Re: My double top soundboard experience.

Post by Chris Sobel » Sun Feb 28, 2016 4:13 am

Marcus Dominelli wrote:
AndreiO wrote:Western red cedar is to weak for bracing, but this is based on some article...from internet, and is somenthing personal.I will never use, in fact I prefer spruce for all bracing in my instruments..
I would disagree. I use spruce too (just for the record). But I recently played a great flamenca blanca made by Manuel F. Diaz, one of the better Granada makers. I don't know if he's still building anymore, as he's pretty old. But the flamenca blanca was made in 1971. It had a spruce top, with red cedar bracing.
The guitar was a monster. Really responsive and explosive. I think the key to using cedar, is you have to treat it like cedar, not spruce. His braces were bigger than typical spruce bracing you'd see on a "Granada School" flamenco. There was very little top distortion at all, mainly because the string height was only about 8mm off the deck, which is about right.
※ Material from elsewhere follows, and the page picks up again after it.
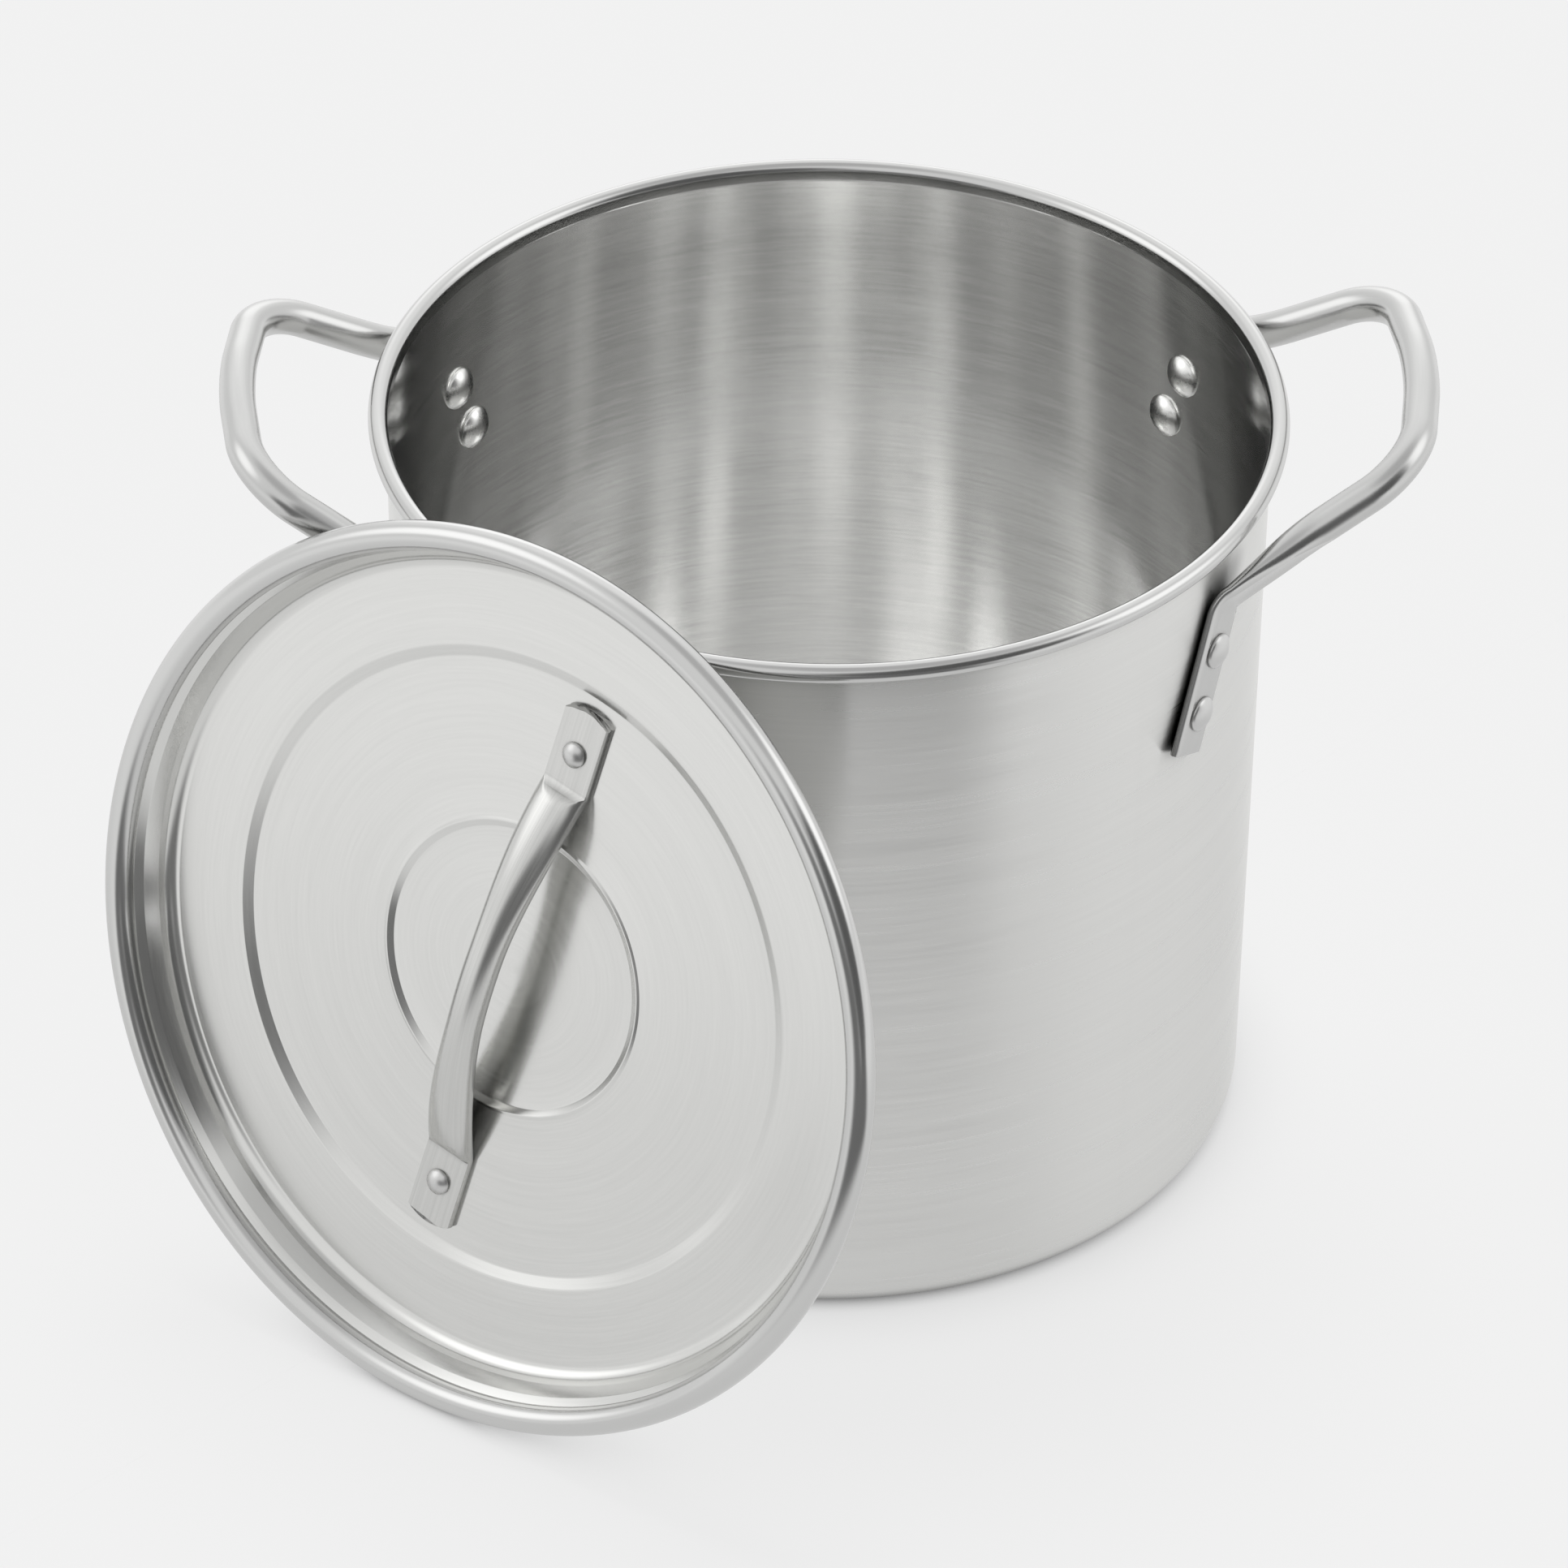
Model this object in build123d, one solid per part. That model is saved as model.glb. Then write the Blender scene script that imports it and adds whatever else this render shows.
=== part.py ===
"""Brew kettle with two riveted side handles and a loose lid that leans on its rim.

Millimetres, +Z up. The origin is the centre of the kettle's base, on the floor.
Every piece is one closed solid, written to parts/NODE.step.
"""
from build123d import *
from math import asin, atan2, cos, degrees, hypot, radians, sin, tan
import os

# Kettle: one drawn sheet with a rolled rim
RIM_RADIUS = 157.0
KETTLE_HEIGHT = 278.0
SHELL_SHEET = 0.8
FOOT_RADIUS = 146.4
FOOT_BEND = 11.6
RIM_CURL_RADIUS = 3.35
RIM_CURL_TURN = 305.0

# Side handles: one tube each, its flattened ends folded down against the wall
HANDLE_TUBE = 12.4
HANDLE_TUBE_WALL = 1.0
HANDLE_TILT = 29.7
HANDLE_REACH = 46.0
HANDLE_LIFT = 62.8
HANDLE_CORNER_SPACING = 104.8
HANDLE_CORNER_RADIUS = 28.5
HANDLE_LEG_TAPER = 14.6
HANDLE_LEG_STRAIGHT = 45.0
HANDLE_GRIP_BOW = 7.0
GRIP_BOW_RADIUS = 130.0
TAB_WIDTH = 17.8
TAB_THICKNESS = 4.0
TAB_AZIMUTH = 34.7
TAB_SPLAY = 22.7
TAB_END_MARGIN = 15.0
TAB_FOLD_MARGIN = 16.5
TAB_FOLD_RISE = 2.2
TAB_FOLD_LENGTH = 10.0
COLLAR_TUBE = 12.9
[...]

The Dammans are in a category all their own. They are probably not intended to last more than a couple of decades.
When you build that light, with that kind of top distortion, you are not going for longevity. It's a trade off. Cedar or spruce bracing used in this manner, would make little difference...
I play a Howell that has WRC braces and sounds great. I think the strength of a brace is proportional to the cube of its height, I think you can get low density cedar to approach the s/w ratio of spruce.